There are some genuine laughs here, and Da Queen pointed out that any woman who’s ever been involved with a wedding – their own or someone else’s – is going to find a lot of common ground here from the bridal party back biting to the absolute disasters that befall any wedding.

This is Wiig’s first leading role and the SNL veteran shows that she has the ability to be a charming and sympathetic romantic comedy heroine. Not only is she sexy and beautiful, she’s got great comic timing and she gets the audience squarely behind her for the most part, even when she’s sabotaging her own best friend in a fit of self-pity.

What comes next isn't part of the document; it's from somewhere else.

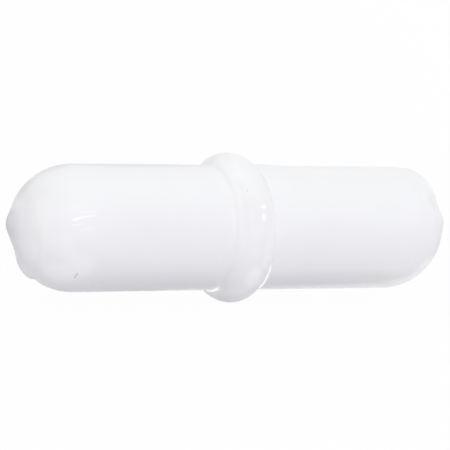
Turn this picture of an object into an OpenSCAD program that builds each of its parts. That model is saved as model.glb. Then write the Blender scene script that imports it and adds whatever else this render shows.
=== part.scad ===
// Magnetic stir bar with a pivot ring.
// A rod magnet is sealed in one seamless fluoropolymer moulding: a round barrel with
// domed ends, a blunt point on each end and a rounded ring around the middle.
// X runs along the bar, Z is up in use, and the origin is at the middle of the barrel.
// The left end is at -X and the right end at +X.

/* [Barrel] */
// Diameter of the barrel
barrel_d = 8; // [6:0.1:14]
// Length of the bar over its two domes, without the points
body_len = 30; // [22:0.5:80]

/* [Pivot ring] */
// How far the ring's crest stands above the barrel
ring_rise = 0.8; // [0.3:0.05:1.4]
// Radius of the ring's rounded section
ring_section_r = 1.6; // [1.5:0.05:3]
// Radius of the blend between the ring and the barrel
ring_blend_r = 0.4; // [0.1:0.05:1]
// How far the ring lies to the right of the bar's middle
ring_shift = -0.24; // [-0.5:0.02:0.5]

/* [Left point] */
// Half of the angle at the left point's tip
left_half_angle = 61.5; // [58:0.5:66]
// Radius of the left point's nose
left_nose_r = 1.2; // [0.4:0.1:1.6]
// How far the left point lies above the axis
left_lift = 0.25; // [0:0.05:0.4]
// How deep the left point's trimmed flank goes into the dome
left_cut = 0.06; // [0.04:0.01:0.15]

/* [Right point] */
// Half of the angle at the right point's tip
right_half_angle = 56.5; // [54:0.5:62]
// Radius of the right point's nose
right_nose_r = 0.7; // [0.4:0.1:1.6]
// How far the right point lies above the axis
right_lift = 0.4; // [0:0.05:0.5]

/* [Right shoulder] */
// Radius of the full shoulder's rounded section
shoulder_r = 1.5; // [1.3:0.1:1.9]
// How far the shoulder's own axis lies above the bar's
shoulder_lift = 0.32; // [0:0.02:0.4]
// How far the shoulder's top lies below the barrel's
shoulder_sink = 0.08; // [0.04:0.02:0.2]
// How far the shoulder's centre lies outward of the dome's
shoulder_reach = 1.46; // [0:0.02:1.6]

/* [Flash lip] */
// How far the lip under the left point stands off the dome
lip_rise = 0.14; // [0.05:0.01:0.25]
// Radius of the lip's rounded section
lip_section_r = 0.6; // [0.4:0.1:0.8]
// Angle between the axis and the lip's crest, seen from the dome's centre
lip_latitude = 47; // [42:1:60]
// Where the crest is round the bar, as an angle down from its far side
lip_clock = 76; // [0:2:120]
// How far the lip's own centre lies off the axis: a larger shift makes a shorter lip
lip_shift = 0.8; // [0.3:0.1:0.9]

/* [Magnet] */
// Thickness of the jacket around the magnet
wall = 1.5; // [0.8:0.1:2.2]
// Thickness of the jacket from the magnet's end to the top of the dome
end_wall = 3; // [2.4:0.1:6]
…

McCarthy often steals the show here and could wind up being the Zach Galifianakis of this little posse. Plus-sized women get the shortest of shrifts from Hollywood and it would be a shame for someone this talented and this funny to not turn a performance like this into a stepping stone to bigger and better things.

Byrne plays the tightly wound Helen note-perfect and while I haven’t seen much of her in comedic roles (she’s best known for the cable hit “Damages”) she has a future in comedy as well as drama. O’Dowd has also been receiving raves for his role and could well wind up as a leading man somewhere down the road although he seems better suited to comedy than drama.

The movie overuses the awkward situation as laugh template, leaving me feeling uncomfortable more than anything else. However, thankfully, there’s enough genuine humor here and coupled with the genuine chemistry between Wiig and Rudolph (honed by years of working together on SNL) makes for a movie that hits the right notes most of the time. It’s good to see a movie that primarily focuses on the female point of view that can be enjoyed by both sexes equally – that’s a fairly rare bird in the Hollywood aviary.

REASONS TO GO: Enough laughs to keep things moving along. Good chemistry between Wiig and Rudolph.

REASONS TO STAY: Some of the bits go on too long. A few too many awkward moments masquerading as laughs.

FAMILY VALUES: A whole lot of bad language and tons of sex, not to mention a few disgusting images.

TRIVIAL PURSUIT: This was Jill Clayburgh’s final film before she passed away from leukemia last November.

HOME OR THEATER: No need for a big screen on this one.